MIJA: 'Health care market ripe for monitored extinguishers'

Wednesday, August 1, 2007

MARINETTE, Wisc.--Monitored fire extinguisher company MIJA completed its first health-care facility, a pilot project with Bay Area Medical Center here, the company announced July 5.
John McSheffrey, MIJA director of business development, expects health care to become a prime vertical for his company for two reasons: MIJA has a partnership with fire solutions firm Ansul, a division of Tyco International; and secondly, MIJA expects to expand its en.Gauge technology in the near future to monitor oxygen tanks used in hospitals.
MIJA has worked with Ansul for the past 15 months and Ansul's Joe Beranek arranged this project. In addition, Ansul recently completed a "hospital road show where they introduced suppression technology, including the en.Gauge product, to 15-20 hospitals," McSheffrey said. "The interest in en.Gauge is very high," he said.
The BAMC project involved 10 units installed throughout public areas on the first floor of the hospital. The public hospital plans to install en.Gauge on the other three floors as funds become available. It also has plans to install en.Guage extinguishes in three other hospital facilities that will be constructed on this campus in the future.

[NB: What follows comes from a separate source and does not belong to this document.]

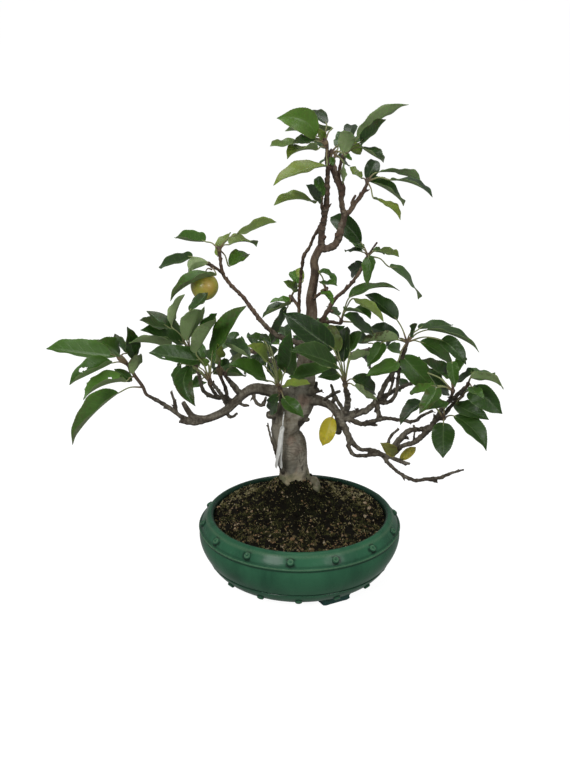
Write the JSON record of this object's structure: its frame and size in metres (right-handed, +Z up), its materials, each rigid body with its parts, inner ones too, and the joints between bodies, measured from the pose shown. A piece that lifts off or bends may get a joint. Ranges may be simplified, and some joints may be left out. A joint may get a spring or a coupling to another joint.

The hospital liked the idea of being alerted if an extinguisher was obstructed, a common occurrence with its active corridors and many pieces of rolling equipment. McSheffrey said the hospital was concerned that the wireless extinguisher monitoring equipment may interfere with other electrical equipment used in the hospital. "We assured them that the frequency our wireless is on is proprietary and there would be no interference at all," he said.
En.Guage sends an alert to the fire alarm or security panel if an extinguisher is removed, is low on pressure or is obstructed. The National Fire Protection Association and the International Code Council now allow electronic monitoring of extinguishers in lieu of 30-day inspections, saving money and time for businesses, McSheffrey said. In addition, the Occupational Safety and Health Administration references NFPA 10 in its codes, which allows for electronic monitoring. This OSHA nod of approval is also helpful in selling the technology, he said.
"We expect the project to help spur interest from other medical facilities," Beranek said.
In addition to its partnership with Tyco's Ansul and SimplexGrinnell, MIJA partners with Inovonix and PACOM for back-end technology. "We're a small company and we can't manage the distribution to everyone, what we want to do is systematically introduce the product through selected channels so we can train and support the integrator to ensure that the product is installed and serviced correctly," he said.